Falando sobre ela, vocês gravaram algumas faixas daquele miolo dos anos 1970, quando Dylan tinha justamente a violinista Scarlet Rivera gravando e tocando ao vivo com ele. Mas a Fernanda ainda encaixa o instrumento nas canções de outras fases…
Pois é! Foi um deleite gravar isso com a Fernanda tocando violino. Ainda mais nessas cinco músicas, nas quais três a Scarlet só tocava nos shows do Dylan. Aliás esta é a minha favorita entre as fases dele!
Por quê?
Considero que ele esteja numa época muito madura como compositor. Primeiro porque conseguiu se reinventar depois de tudo o que já havia feito nos anos 1960, quando ali, depois de gente como George Gershwin e Cole Porter, ele se firmou como o maior autor de música pop de todos os tempos. Esta primeira fase era marcada pela riqueza de imagens poéticas e a força do discurso. Quando ele voltou ali em meados dos anos 1970, suas narrativas estavam bastante sofisticadas, para mim em um nível assim como o do Rimbaud. As letras estavam bastante complexas naquela época e já absorviam muito da linguagem ultrapopular das ruas. Eram histórias fragmentadas, que misturavam muito tempo e pessoas.

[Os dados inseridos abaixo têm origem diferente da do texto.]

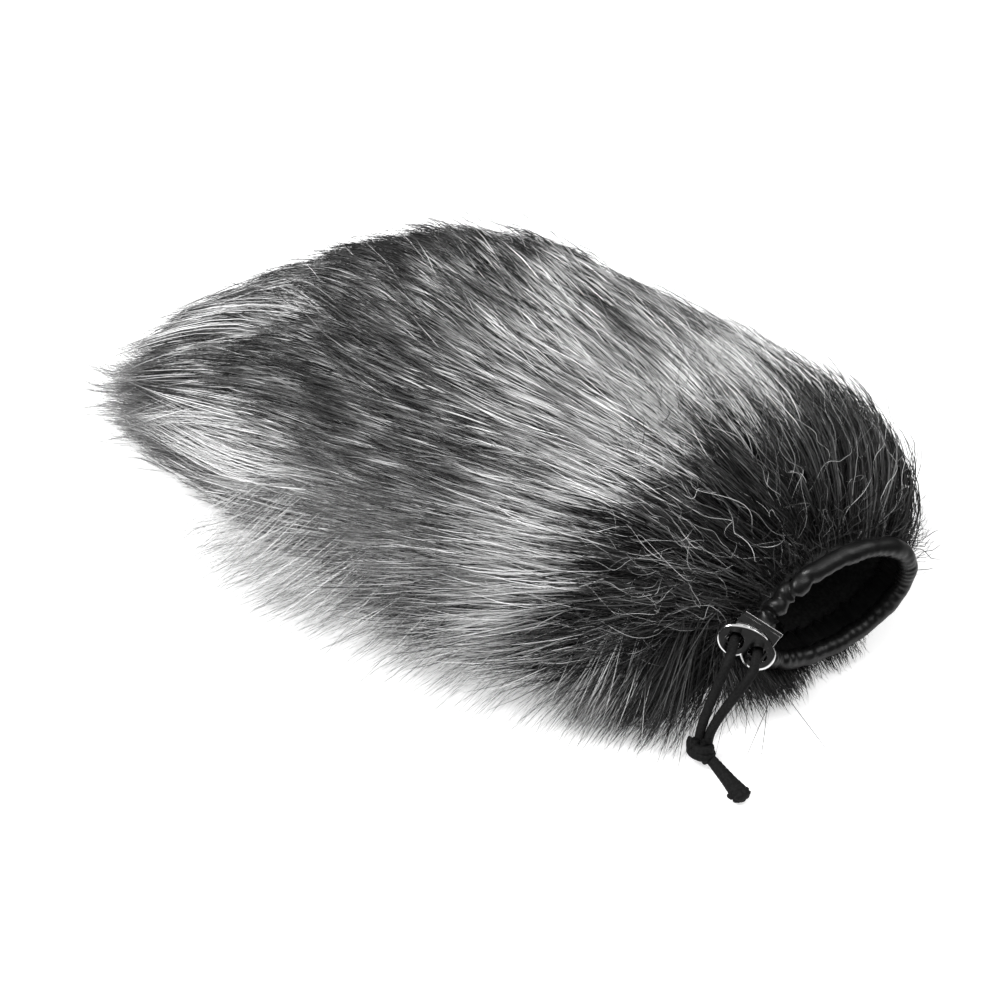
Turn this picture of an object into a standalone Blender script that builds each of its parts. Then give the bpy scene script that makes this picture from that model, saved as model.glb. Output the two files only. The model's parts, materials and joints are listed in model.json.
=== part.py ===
"""Furry windscreen: a limp long-pile bag with a gathered mouth, a drawcord and a cord lock.

Units are metres. +X runs along the bag towards its mouth, +Z is up, and the bag rests on z = 0.
The bag's spine leaves the mouth straight, turns towards -X and runs on to the closed end.
Distances along the spine are measured from the mouth and grow towards the closed end.
"""

from math import asin, cos, pi, radians, sin, sqrt

import bmesh
import bpy
import numpy as np
from mathutils import Matrix, Vector

# Spine of the bag
MOUTH_TURN = radians(36.0)      # the mouth looks this far aside from the bag's own axis
NECK_LENGTH = 0.010             # straight stretch behind the mouth
BEND_LENGTH = 0.050             # stretch over which the bag turns straight
BEND_END_X = 0.075              # where the straight part of the bag begins
MOUTH_HEIGHT = 0.029
BODY_HEIGHT = 0.041             # height of the seam along the straight part

# Hem binding round the mouth: an oval tube with two flanges that hold the backing's edge
HEM_HALF_WIDTH = 0.0285         # to the middle of the tube
HEM_HALF_HEIGHT = 0.0193
HEM_RADIUS = 0.0035
HEM_WALL = 0.0008
FLANGE_REACH = 0.0090
CORD_EXIT_HALF = 0.0065         # half the length of the slot where the cords leave

# Fabric and thread
BACKING_THICKNESS = 0.0012
BACKING_START = 0.0030
BACKING_END = 0.205             # spine distance of the closed end
DOME_START = 0.168              # where the closed end begins to round off
GAP = 0.0003                    # air left between pieces that touch on the real object
SEAM_GAP = 0.0013
SEAM_THREAD_RADIUS = 0.00035
HEM_THREAD_RADIUS = 0.0003
HEM_THREAD_START = radians(206.0)   # the hem's stitching stops short of the cord exit
HEM_THREAD_SWEEP = radians(308.0)
PILE_START = 0.0042
PILE_NECK = 0.0033              # room between the backing and the pile at the binding
PILE_EXPONENT = 2.5             # superellipse exponent of the pile's cross-section
PILE_LIFT = 0.004               # height of the underside at the mouth, gone 30 mm further in
PILE_LIFT_LENGTH = 0.030
PILE_SAG = 0.0035               # how far the section is pressed flat by the table

# Spine distance, half width and top height of the pile's outer envelope
PILE_SHAPE = (
    (0.000, 0.040, 0.056), (0.014, 0.052, 0.067), (0.040, 0.063, 0.080),
    (0.080, 0.073, 0.088), (0.120, 0.077, 0.092), (0.160, 0.073, 0.091),
    (0.200, 0.061, 0.079), (0.235, 0.043, 0.058), (0.262, 0.024, 0.039),
    (0.273, 0.015, 0.029),
)
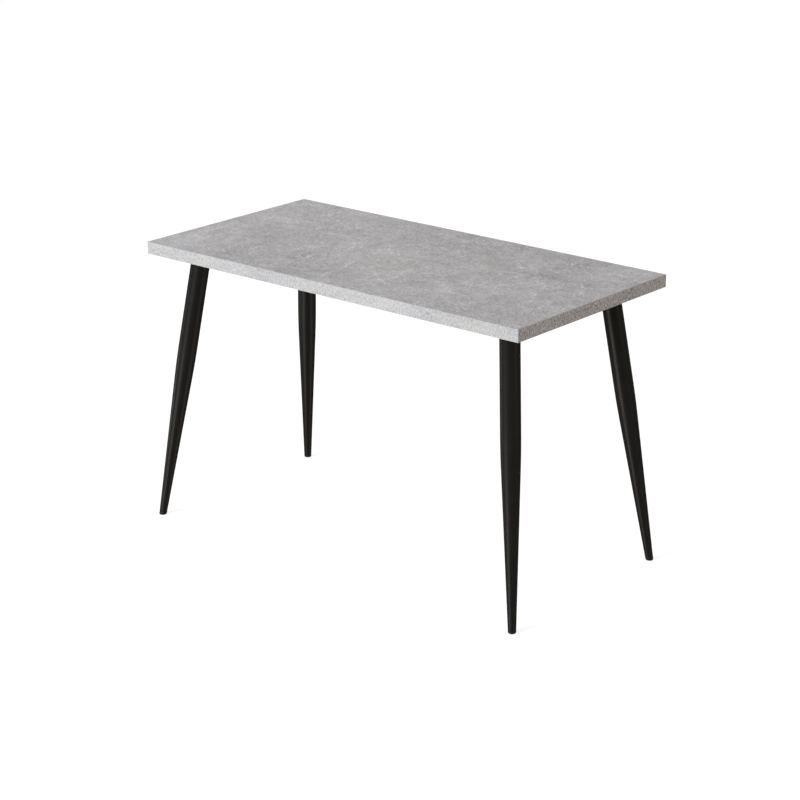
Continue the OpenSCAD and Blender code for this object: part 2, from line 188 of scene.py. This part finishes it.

“Make You Feel My Love” é a única faixa da safra mais recente de Bob Dylan. Você gosta do álbum no qual ela está, Time Out Of Mind, de 1997?
Esta é uma balada ao meu jeito, ainda mais agora que estou tocando mais piano. Mas deste disco eu poderia gravar todas as outras. Gosto muito também desta produção mais recente dele. Há coisas sublimes, são músicas incríveis. E olha que eu sempre fui muito crítico em relação ao Dylan. Não gosto de toda a obra dele, mas quando ele acerta a mão eu consigo me reconhecer ali.
Já viu Dylan tocar ao vivo?
Só um show, aqui em São Paulo. Da outra vez que ele veio a gente tinha show marcado em outro lugar. Mas, de uma maneira geral, estou sempre acompanhando o que ele anda fazendo.